R.A: Tudo, na verdade. A pauta da Segurança Pública e a dos interesses dos policiais. Acho que juntou tudo nessa história.

CC: A maioria dos candidatos (87%) está em partidos de direita. Apenas 2,9% em partidos de esquerda. Há um antagonismo entre os militares e a esquerda?

R.A: Sim, claro. E agora está mais claro ainda. A polícia no mundo inteiro é conservadora. E no Brasil temos uma relação muito forte de militares com a “caça ao comunismo”, com ações que são bastante controversas em termos de tortura e tudo mais.

CC: Essa volta dos militares à política reflete uma relativização do que foi a ditadura?

R.A: Sim, marca um retorno. Os militares nunca deixaram de fazer política, mas agora eles estão se sentem muito soltos para fazer isso. Sendo que quando a política entra no quartel, a hierarquia suprema e a disciplina vão embora. E é este momento que estamos vivendo.

CC: O apoio da população aos militares mostra que as pessoas não enxergam mais o período militar como ditadura?

R.A: Isso é uma coisa que não está na preocupação do brasileiro.

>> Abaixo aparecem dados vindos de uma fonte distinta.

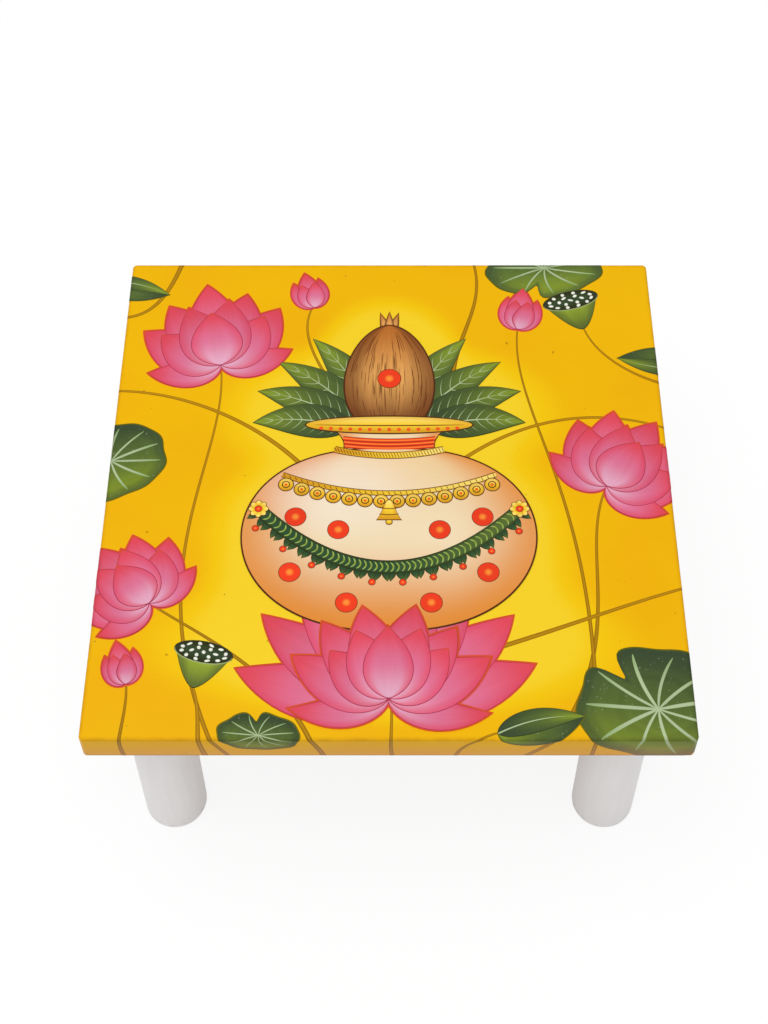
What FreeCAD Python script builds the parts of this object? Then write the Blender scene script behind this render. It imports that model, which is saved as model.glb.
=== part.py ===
# A bajot: a low square table, a painted fibreboard top on four round wooden legs.
# Each leg holds a hanger bolt. Its machine thread screws up into a flanged insert that is
# sunk into the underside of the top. A thin felt pad is stuck under each leg.
# Frame: millimetres, +Z up, +X to the right and +Y to the back, seen from the front.
# The origin is on the floor, under the middle of the table.
import FreeCAD
import Part
import math
import os

# Top board
BOARD_WIDTH = 305.0
BOARD_DEPTH = 305.0
BOARD_THICKNESS = 18.0
BOARD_CORNER_RADIUS = 2.5
BOARD_EDGE_RADIUS = 1.0

# Legs
LEG_DIAMETER = 34.0
LEG_LENGTH = 127.0
LEG_INSET = 32.5  # from each edge of the board to the leg's axis
LEG_RIM_RADIUS = 1.5  # rounding of the lower rim
LEG_SHOULDER_CHAMFER = 0.6  # broken edge under the board

# Felt pads under the legs
PAD_DIAMETER = 26.0
PAD_THICKNESS = 2.0
PAD_RIM_CHAMFER = 0.4

# Threaded inserts, sunk into the underside of the board
SKIN_OVER_INSERT = 4.0  # board left solid above an insert's hole
INSERT_DIAMETER = 12.5
INSERT_PITCH = 2.5
INSERT_THREAD_DEPTH = 0.8
INSERT_FLANGE_DIAMETER = 16.0
INSERT_FLANGE_THICKNESS = 1.2
SOCKET_WALL = 0.25  # from the bore to the socket's flats
SOCKET_DEPTH = 4.0

# Hanger bolts: a machine thread above, a plain collar, a wood thread and point below
BOLT_DIAMETER = 8.0
BOLT_TIP_GAP = 1.0  # from the machine thread's tip to the insert's end
MACHINE_PITCH = 1.25
MACHINE_THREAD_DEPTH = 0.7
MACHINE_TIP_CHAMFER = 0.8
COLLAR_LENGTH = 5.0
WOOD_LENGTH = 30.0  # with its point
WOOD_PITCH = 3.0
WOOD_THREAD_DEPTH = 1.2
WOOD_POINT_LENGTH = 7.0
WOOD_POINT_DIAMETER = 1.0

# Clearances, on the radius or beyond an end
THREAD_CLEARANCE = 0.05
FLANGE_CLEARANCE = 0.2
HOLE_END_CLEARANCE = 1.0

# How far a cutting tool runs past the face that it starts from
CUT_OVERRUN = 2.0

# Where the crest of a thread's ridge starts and ends along its pitch
CREST_SHARES = (0.4, 0.6)

HEXAGON_SIDES = 6

LEG_BOTTOM_Z = PAD_THICKNESS
BOARD_BOTTOM_Z = LEG_BOTTOM_Z + LEG_LENGTH
BOARD_TOP_Z = BOARD_BOTTOM_Z + BOARD_THICKNESS
INSERT_HOLE_TOP_Z = BOARD_TOP_Z - SKIN_OVER_INSERT
INSERT_TOP_Z = INSERT_HOLE_TOP_Z - HOLE_END_CLEARANCE
BOLT_TOP_Z = INSERT_TOP_Z - BOLT_TIP_GAP
COLLAR_BOTTOM_Z = BOARD_BOTTOM_Z - COLLAR_LENGTH
BOLT_BOTTOM_Z = COLLAR_BOTTOM_Z - WOOD_LENGTH
LEG_X = BOARD_WIDTH / 2 - LEG_INSET
LEG_Y = BOARD_DEPTH / 2 - LEG_INSET

# The legs' axes, seen from above
CORNERS = {
    "front_left": (-LEG_X, -LEG_Y),
    "front_right": (LEG_X, -LEG_Y),
    "back_left": (-LEG_X, LEG_Y),
    "back_right": (LEG_X, LEG_Y),
}


def turned(outline):
    """A solid turned about the Z axis from a closed outline of (radius, height) points."""
    points = [FreeCAD.Vector(radius, 0, height) for radius, height in outline]
    face = Part.Face(Part.makePolygon(points + points[:1]))
    return face.revolve(FreeCAD.Vector(), FreeCAD.Vector(0, 0, 1), 360)


def cylinder(diameter, bottom, top):
    """An upright cylinder about the Z axis, between two heights."""
    return Part.makeCylinder(diameter / 2, top - bottom, FreeCAD.Vector(0, 0, bottom))


def at(shape, x, y):
    """A shape that was made about the Z axis, moved across to (x, y)."""
    return shape.translated(FreeCAD.Vector(x, y, 0))


def rim(shape, height):
    """The edges of a shape that lie flat at one height."""
    near = Part.Precision.approximation()
    return [
        edge
        for edge in shape.Edges
        if abs(edge.BoundBox.ZMin - height) < near and abs(edge.BoundBox.ZMax - height) < near
    ]


def uprights(shape):
    """The straight edges of a slab that run through its whole thickness."""
    near = Part.Precision.approximation()
    return [
        edge
        for edge in shape.Edges
        if abs(edge.BoundBox.ZLength - shape.BoundBox.ZLength) < near
    ]


def ridges(bottom, top, pitch, crest, root):
    """The (radius, height) points of a thread's ridges, from its bottom to its top.

    The threads are rings side by side. A whole number of them fills the length, so the
    pitch is kept as nearly as it can be.
    """
    count = max(1, round((top - bottom) / pitch))
    step = (top - bottom) / count
    points = [(root, bottom)]
    for ring in range(count):
        start = bottom + ring * step
        points += [(crest, start + share * step) for share in CREST_SHARES]
        points.append((root, start + step))
    return points


def board():
    """The square top, with rounded corners and edges and a pocket under it for each insert."""
    corner = FreeCAD.Vector(-BOARD_WIDTH / 2, -BOARD_DEPTH / 2, BOARD_BOTTOM_Z)
    slab = Part.makeBox(BOARD_WIDTH, BOARD_DEPTH, BOARD_THICKNESS, corner)
    slab = slab.makeFillet(BOARD_CORNER_RADIUS, uprights(slab))
    rims = rim(slab, BOARD_TOP_Z) + rim(slab, BOARD_BOTTOM_Z)
    slab = slab.makeFillet(BOARD_EDGE_RADIUS, rims)
    for x, y in CORNERS.values():
        slab = slab.cut(at(insert_pocket(), x, y))
    return slab


def insert_pocket():
    """The hole for an insert and the shallow recess for its flange, as one cutting tool."""
    mouth = BOARD_BOTTOM_Z - CUT_OVERRUN
    hole = cylinder(INSERT_DIAMETER + 2 * THREAD_CLEARANCE, mouth, INSERT_HOLE_TOP_Z)
    recess_top = BOARD_BOTTOM_Z + INSERT_FLANGE_THICKNESS
    recess = cylinder(INSERT_FLANGE_DIAMETER + 2 * FLANGE_CLEARANCE, mouth, recess_top)
    return hole.fuse(recess)


def threaded_insert():
    """A flanged insert: coarse thread outside, bore for the bolt, hexagon socket in its mouth."""
    crest = INSERT_DIAMETER / 2
    root = crest - INSERT_THREAD_DEPTH
    bore = BOLT_DIAMETER / 2 + THREAD_CLEARANCE
    flange_top = BOARD_BOTTOM_Z + INSERT_FLANGE_THICKNESS
    outline = [
        (bore, BOARD_BOTTOM_Z),
        (INSERT_FLANGE_DIAMETER / 2, BOARD_BOTTOM_Z),
        (INSERT_FLANGE_DIAMETER / 2, flange_top),
    ]
    outline += ridges(flange_top, INSERT_TOP_Z, INSERT_PITCH, crest, root)
    outline.append((bore, INSERT_TOP_Z))
    return turned(outline).cut(hexagon_socket(bore + SOCKET_WALL))


def hexagon_socket(flat_radius):
    """A hexagon prism with flats at a radius, which cuts the socket for the driving key."""
    corner_radius = flat_radius / math.cos(math.pi / HEXAGON_SIDES)
    turns = [2 * math.pi * side / HEXAGON_SIDES for side in range(HEXAGON_SIDES)]
    start = BOARD_BOTTOM_Z - CUT_OVERRUN
    points = [
        FreeCAD.Vector(corner_radius * math.cos(turn), corner_radius * math.sin(turn), start)
        for turn in turns
    ]
    face = Part.Face(Part.makePolygon(points + points[:1]))
    return face.extrude(FreeCAD.Vector(0, 0, CUT_OVERRUN + SOCKET_DEPTH))


def hanger_bolt():
    """A hanger bolt, from its wood point in the leg up to its machine thread in the insert."""
    crest = BOLT_DIAMETER / 2
    wood_root = crest - WOOD_THREAD_DEPTH
    machine_root = crest - MACHINE_THREAD_DEPTH
    point_top = BOLT_BOTTOM_Z + WOOD_POINT_LENGTH
    thread_top = BOLT_TOP_Z - MACHINE_TIP_CHAMFER
    outline = [(0, BOLT_BOTTOM_Z), (WOOD_POINT_DIAMETER / 2, BOLT_BOTTOM_Z)]
    outline += ridges(point_top, COLLAR_BOTTOM_Z, WOOD_PITCH, crest, wood_root)
    outline += [(crest, COLLAR_BOTTOM_Z), (crest, BOARD_BOTTOM_Z)]
    outline += ridges(BOARD_BOTTOM_Z, thread_top, MACHINE_PITCH, crest, machine_root)
    outline += [(machine_root - MACHINE_TIP_CHAMFER, BOLT_TOP_Z), (0, BOLT_TOP_Z)]
    return turned(outline)


def leg():
    """A round leg with a rounded lower rim and a blind hole for its hanger bolt."""
    post = cylinder(LEG_DIAMETER, LEG_BOTTOM_Z, BOARD_BOTTOM_Z)
    post = post.makeFillet(LEG_RIM_RADIUS, rim(post, LEG_BOTTOM_Z))
    post = post.makeChamfer(LEG_SHOULDER_CHAMFER, rim(post, BOARD_BOTTOM_Z))
    return post.cut(bolt_hole())


def bolt_hole():
    """The hole that is drilled down into a leg: straight, with a tapered end for the point."""
    radius = BOLT_DIAMETER / 2 + THREAD_CLEARANCE
    tip_radius = WOOD_POINT_DIAMETER / 2 + THREAD_CLEARANCE
    end = BOLT_BOTTOM_Z - HOLE_END_CLEARANCE
    mouth = BOARD_BOTTOM_Z + CUT_OVERRUN
    return turned([
        (0, end),
        (tip_radius, end),
        (radius, end + WOOD_POINT_LENGTH),
        (radius, mouth),
        (0, mouth),
    ])


def foot_pad():
    """A round felt pad stuck under a leg, its lower rim slightly broken by use."""
    pad = cylinder(PAD_DIAMETER, 0, LEG_BOTTOM_Z)
    return pad.makeChamfer(PAD_RIM_CHAMFER, rim(pad, 0))


def pieces():
    """Every piece of the table in its place, by name."""
    made = {"top_board": board()}
    corner_pieces = {
        "leg": leg(),
        "hanger_bolt": hanger_bolt(),
        "threaded_insert": threaded_insert(),
        "foot_pad": foot_pad(),
    }
    for corner, (x, y) in CORNERS.items():
        for name, shape in corner_pieces.items():
            made[f"{corner}_{name}"] = at(shape, x, y)
    return made


def main():
    """Writes one STEP file for each piece."""
    os.makedirs("parts", exist_ok=True)
    for name, shape in pieces().items():
        print(f"{name}: solids {len(shape.Solids)}, valid {shape.isValid()}, {shape.Volume:.1f} mm3")
        shape.exportStep(os.path.join("parts", f"{name}.step"))


main()
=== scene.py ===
import functools
import itertools
import logging
import math
from dataclasses import dataclass
from enum import Enum
from typing import Protocol

import bmesh
import bpy
import numpy as np
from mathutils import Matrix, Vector


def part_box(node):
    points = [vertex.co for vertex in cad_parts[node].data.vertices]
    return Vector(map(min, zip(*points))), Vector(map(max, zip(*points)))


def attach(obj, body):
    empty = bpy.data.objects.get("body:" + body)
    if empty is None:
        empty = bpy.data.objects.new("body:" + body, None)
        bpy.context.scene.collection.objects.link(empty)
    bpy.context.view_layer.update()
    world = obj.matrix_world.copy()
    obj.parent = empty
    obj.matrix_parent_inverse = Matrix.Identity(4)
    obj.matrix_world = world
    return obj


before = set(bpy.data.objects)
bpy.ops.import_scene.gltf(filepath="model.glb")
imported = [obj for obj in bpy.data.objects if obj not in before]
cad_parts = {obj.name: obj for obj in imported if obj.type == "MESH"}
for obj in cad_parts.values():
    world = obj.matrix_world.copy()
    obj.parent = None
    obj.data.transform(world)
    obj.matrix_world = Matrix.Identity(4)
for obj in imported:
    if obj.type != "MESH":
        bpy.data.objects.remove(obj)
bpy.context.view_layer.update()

LOG = logging.getLogger("low_table")
MM = 0.001  # metres in a millimetre
BODY = "root"

# The sRGB curve: a straight line up to its knee, and above it a power of the shifted value
SRGB_KNEE = 0.04045
SRGB_SLOPE = 12.92
SRGB_SHIFT = 0.055
SRGB_POWER = 2.4

Point = tuple[float, float]
Place = tuple[float, float, float]
Points = tuple | list | np.ndarray
Node = bpy.types.Node
Socket = bpy.types.NodeSocket
Material = bpy.types.Material
Tree = bpy.types.NodeTree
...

A gente nunca lidou com a ditadura, assim como não lidamos com o racismo no Brasil. Não lidamos com os nossos problemas. Apenas jogamos para debaixo do tapete.

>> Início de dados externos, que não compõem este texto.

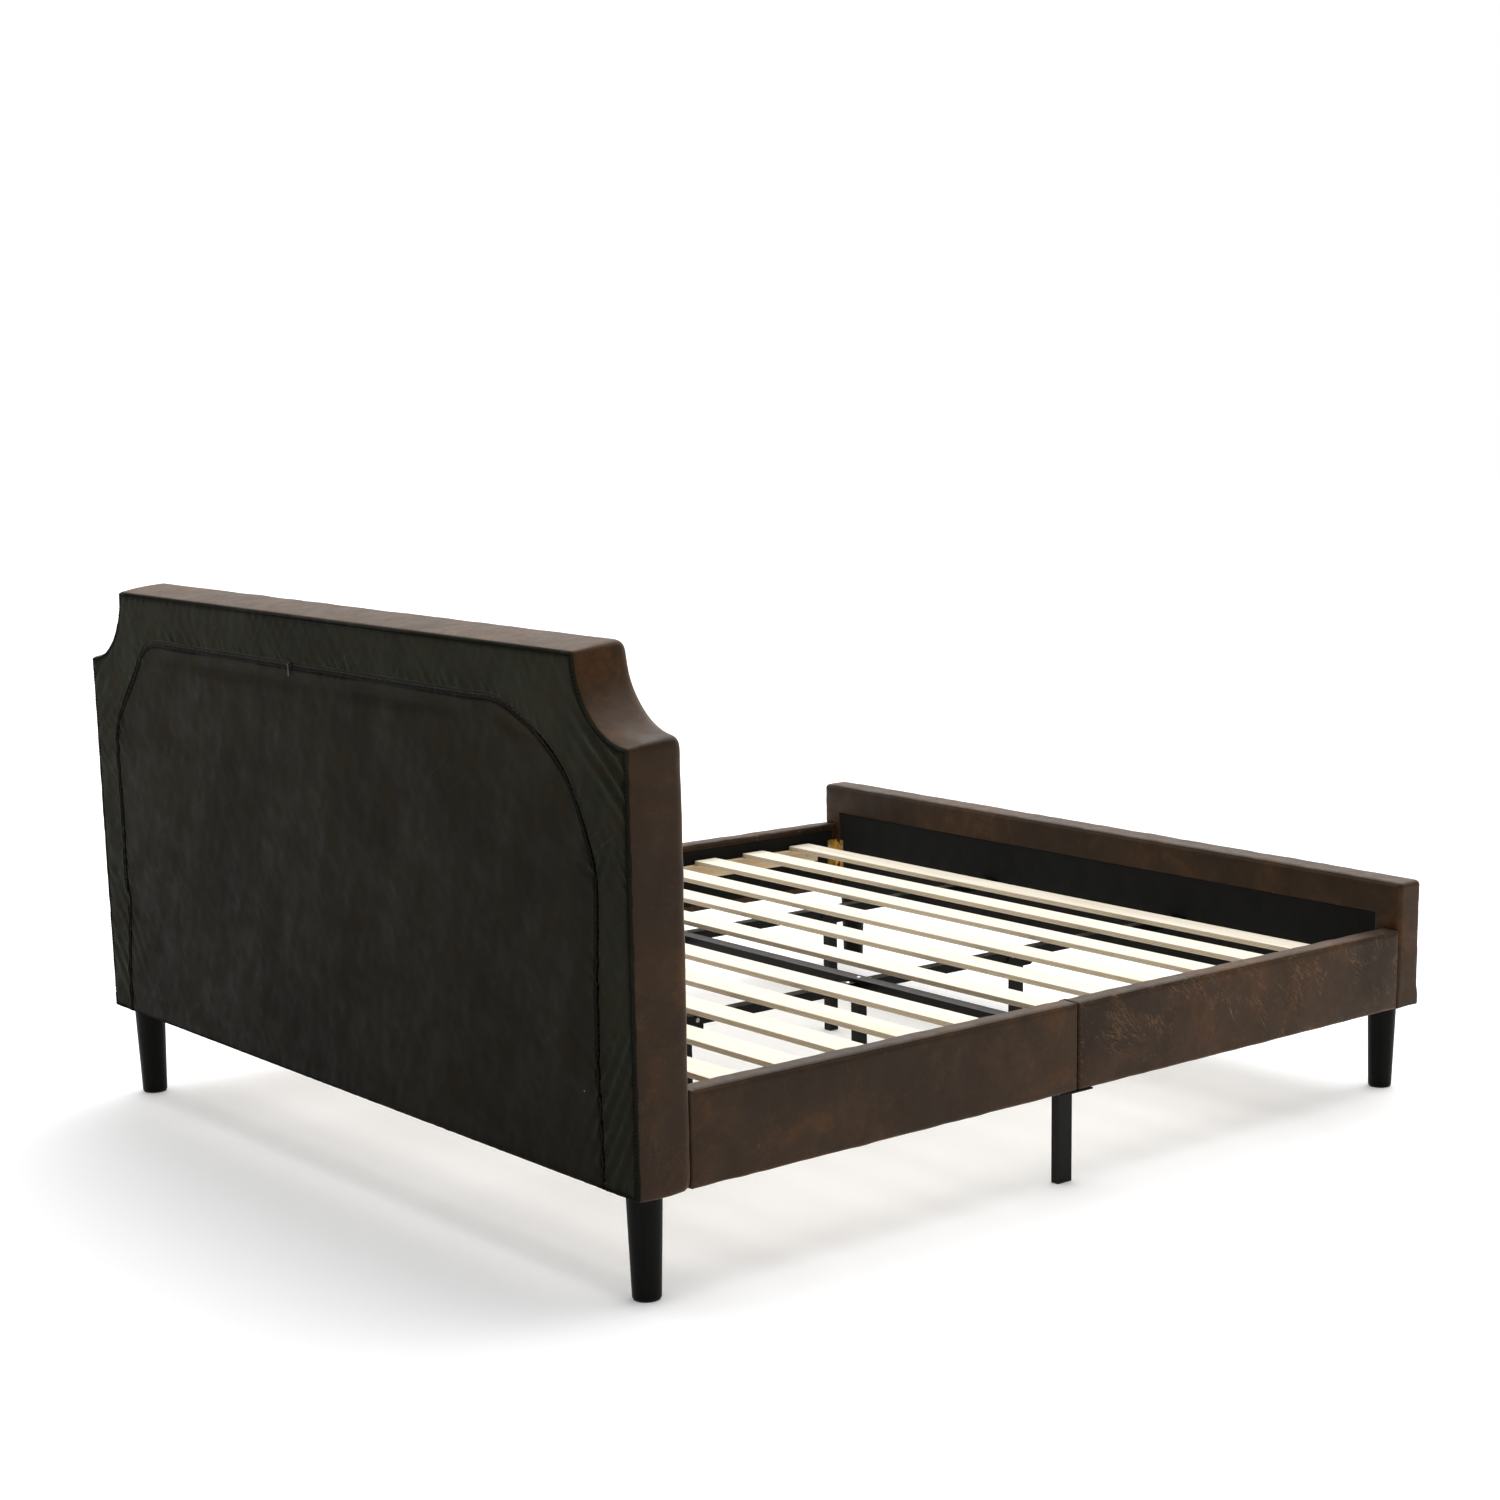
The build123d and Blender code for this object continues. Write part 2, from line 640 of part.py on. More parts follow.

CC: A entrada de militares na política é uma quebra de neutralidade da instituição? 

R.A: Total, que já esta dada. Os militares e as polícias militares, principalmente, têm lado no jogo político do Brasil. Elas não são mais instituições de Estado, se comportam como instituições de política.

CC: E o que afeta? 

R.A: Isso corrói a credibilidade que a sociedade tem nas polícias e nas instituições militares. Não é nada positivo, porque é uma coisa que acontece em países como Venezuela, Cuba, que eles criticam. É uma politização das tropas da força de segurança, e isso é muito grave.

CC: Em 2018 e 2020, tivemos o menor número de candidatos militares de esquerda. Os dados são preocupantes para quando a esquerda voltar ao poder?

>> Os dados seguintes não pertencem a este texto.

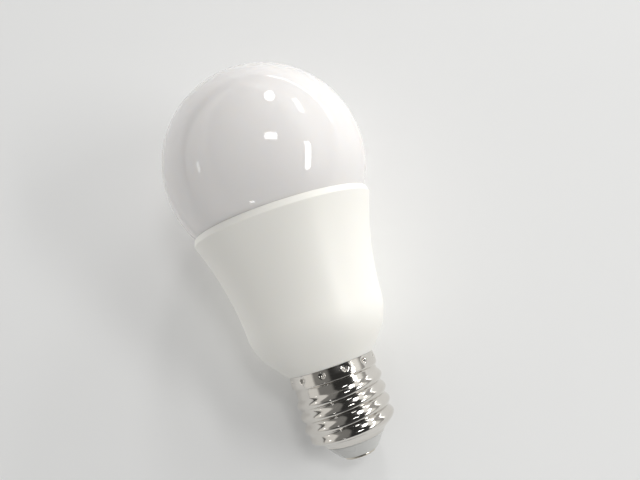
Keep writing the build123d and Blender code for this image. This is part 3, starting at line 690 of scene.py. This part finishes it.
def softbox(name, start, end, width, level, reflected=True, shape="RECTANGLE"):
    """A lamp that faces the globe and reaches from one direction to another, width degrees across.

    Each direction is (heading, height). Its watts are 4 x area x level.
    """
    first, last = toward(*start), toward(*end)
    facing = (first + last).normalized()
    length = (last - first).normalized()
    lamp = bpy.data.lights.new(name, "AREA")
    lamp.shape = shape
    lamp.size = 2 * light_distance * np.tan(np.radians(width) / 2)
    lamp.size_y = 2 * light_distance * np.tan(first.angle(last) / 2)
    lamp.energy = 4 * lamp.size * lamp.size_y * level
    box = bpy.data.objects.new(name, lamp)
    turned = Matrix((length.cross(facing), length, facing)).transposed().to_4x4()
    box.matrix_world = Matrix.Translation(light_centre + facing * light_distance) @ turned
    box.visible_glossy = reflected
    bpy.context.scene.collection.objects.link(box)


softbox("window_high", (54, 63), (37, 53), 8.5, 9.0, shape="ELLIPSE")
softbox("window_front", (9.5, 17.0), (22, 14.2), 7.5, 10.0)
softbox("strip_right", (51.6, 2.0), (46.9, -24.5), 6.5, 10.0)
softbox("strip_slanted", (69.0, 45.0), (62.6, 30.0), 5, 5.0)
softbox("strip_left", (-71, 17), (-71, 8), 3.5, 2.6)
softbox("lamp_below_left", (-36.5, -41.2), (-29.5, -42.3), 2.2, 7.0)
softbox("edge_upper", (122, 69), (100, 46), 2.4, 3.2)
softbox("edge_lower", (100, 46), (93, 16), 2.4, 3.2)
softbox("fill_right", (88, -8), (88, 48), 34, 2.1, reflected=False)
softbox("fill_back_left", (-140, 0), (-140, 50), 50, 1.6, reflected=False)
softbox("fill_back_right", (150, 0), (150, 50), 50, 1.6, reflected=False)

# %% World
room_level = 0.52
background_level = 0.80
world = bpy.data.worlds.new("studio")
bpy.context.scene.world = world
world.use_nodes = True
tree = world.node_tree
tree.nodes.clear()
view = tree.nodes.new("ShaderNodeTexCoord")
around = tree.nodes.new("ShaderNodeTexGradient")
around.gradient_type = "RADIAL"
panels = tree.nodes.new("ShaderNodeValToRGB")
# Level of the ring of panels by heading in degrees from the front, for reflections only.
ring = [(-180, 0.35), (-100, 0.10), (-80, 0.75), (-60, 0.75), (-54, 0.22), (-18, 0.20), (-10, 0.03),
        (43, 0.03), (52, 0.95), (70, 0.95), (78, 0.38), (106, 0.38), (120, 0.12), (180, 0.35)]
stops = panels.color_ramp.elements
while len(stops) < len(ring):
    stops.new(0.5)
turned = sorted((((heading - 90) / 360 + 0.5) % 1.0, level) for heading, level in ring)
for stop, (place_at, level) in zip(stops, turned):
    stop.position = place_at
    stop.color = (level, level * 0.985, level * 0.95, 1)
link(tree, view.outputs["Generated"], around.inputs["Vector"])
link(tree, around.outputs["Fac"], panels.inputs["Fac"])
# From below, where the floor and the table's edge would be, reflections go dark.
parts = tree.nodes.new("ShaderNodeSeparateXYZ")
rise = tree.nodes.new("ShaderNodeMapRange")
rise.inputs["From Min"].default_value = -0.8
rise.inputs["From Max"].default_value = -0.35
low = tree.nodes.new("ShaderNodeMix")
low.data_type = "RGBA"
low.inputs[6].default_value = (0.05, 0.05, 0.05, 1)
link(tree, view.outputs["Generated"], parts.inputs[0])
link(tree, parts.outputs["Z"], rise.inputs["Value"])
link(tree, rise.outputs["Result"], low.inputs["Factor"])
link(tree, panels.outputs["Color"], low.inputs[7])
ray = tree.nodes.new("ShaderNodeLightPath")
room = tree.nodes.new("ShaderNodeMix")
room.data_type = "RGBA"
room.inputs[6].default_value = (room_level, room_level, room_level, 1)
link(tree, ray.outputs["Is Glossy Ray"], room.inputs["Factor"])
link(tree, low.outputs[2], room.inputs[7])
seen = tree.nodes.new("ShaderNodeMix")
seen.data_type = "RGBA"
seen.inputs[7].default_value = (background_level, background_level, background_level, 1)
link(tree, ray.outputs["Is Camera Ray"], seen.inputs["Factor"])
link(tree, room.outputs[2], seen.inputs[6])
sky = tree.nodes.new("ShaderNodeBackground")
out = tree.nodes.new("ShaderNodeOutputWorld")
link(tree, seen.outputs[2], sky.inputs["Color"])
link(tree, sky.outputs[0], out.inputs["Surface"])
print(f"room at {room_level}, background at {background_level}, {len(ring)} stops in the ring")

# %% [markdown]
# ## Camera
# The bulb is looked at from above as it lies, so here from the side, a hand's breadth away. The camera is
# turned about its own axis, which makes the bulb slant across the frame.

# %% Camera
camera_away = 190.3
camera_up = 44.2
aim_x, aim_z = 8.5, 61.86
camera_roll = -18.65
lens_mm = 36.47
camera_at = Vector((0, -camera_away, camera_up)) * mm
ahead = (Vector((aim_x, 0, aim_z)) * mm - camera_at).normalized()
level_right = ahead.cross(Vector((0, 0, 1))).normalized()
level_up = level_right.cross(ahead)
roll = np.radians(camera_roll)
right = level_right * np.cos(roll) + level_up * np.sin(roll)
up = level_up * np.cos(roll) - level_right * np.sin(roll)
lens = bpy.data.cameras.new("camera")
lens.lens = lens_mm
lens.sensor_width = 36.0
lens.clip_start = 0.01
camera = bpy.data.objects.new("camera", lens)
camera.matrix_world = Matrix((right, up, -ahead)).transposed().to_4x4()
camera.location = camera_at
bpy.context.scene.collection.objects.link(camera)
bpy.context.scene.camera = camera
bpy.context.scene.view_settings.view_transform = "Standard"
print(f"camera {camera_away:.0f} mm from the axis, {lens_mm:.1f} mm lens")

R.A: Acho que não. Acho que eles vão respeitar. Não tem nem como não respeitar, não temos clima mais.

CC: Países como EUA, França e Inglaterra têm regras para impedir que militares sigam para a política. Por que fazem isso?

R.A: Porque isso rompe com a neutralidade e corrompe a credibilidade. Tanto é que quando o general dos EUA foi marchar com o Trump, ele pediu desculpas na sequência, pois não queria ser usado pelo presidente. Aqui no Brasil a gente viu protesto na frente do Comando do Exército pedindo ditadura e nunca teve um chefe militar pedindo desculpas por isso. Ou então se posicionando. Ficaram em silêncio, um silêncio conivente.

CC: Deveríamos ter uma lei parecida no Brasil?

R.A: Sim. Deveríamos ter uma quarentena militar para [que] as forças militares não se corrompessem com a política.

CC: E se os militares se tornarem ministros?

R.A: Isso coloca os militares como aliados do governo. Isso em qualquer governo, se fosse do PT, fosse quem fosse. Se você for pensar, os militares tiveram o benefício da Reforma da Previdência. Eles têm uma previdência muito melhor que a de pessoas comuns. Isso deveria servir para que eles ficassem neutros e pudessem ter uma sobrevivência sem precisar se envolver na política. Mas não é isso que está acontecendo no Brasil. Eles estão querendo, além de ter privilégios, mandar no poder político. Isso nunca deu certo na história do Brasil e não vai dar certo de novo.

CC: Como você enxerga o cenário se a maioria desses candidatos for eleita? 

R.A: Nem um pouco positivo. Inclusive, vimos no Anuário Brasileiro de Segurança Pública que nunca tivemos tantos policiais e militares no Congresso e no governo. E o que que aconteceu? Nada. Se você for pensar no Witzel, um quadro que veio da Justiça, é acusado de corrupção. Se você for pensar no governador de Santa Catarina, que é um quadro que veio do meio militar, é suspeito de estar envolvido em corrupção. Que mudança fizeram? Nenhuma. Os indicadores de Segurança Pública estão voltando a ficar péssimos e o que esses caras fizeram? Nada, apenas se preocupam com a agenda corporativa deles.

CC: O anuário mostrou um aumento de violência policial, principalmente com a população negra. Isso é reflexo dos militares estarem no poder? Carta branca?

R.A: Tem um clima no Brasil que acha que sim. Eu acho que as instituições militares do Brasil contribuem com o racismo estrutural do País. Isso não é nenhuma novidade. Estando no poder, eles têm essa liberalização. Como uma carta branca.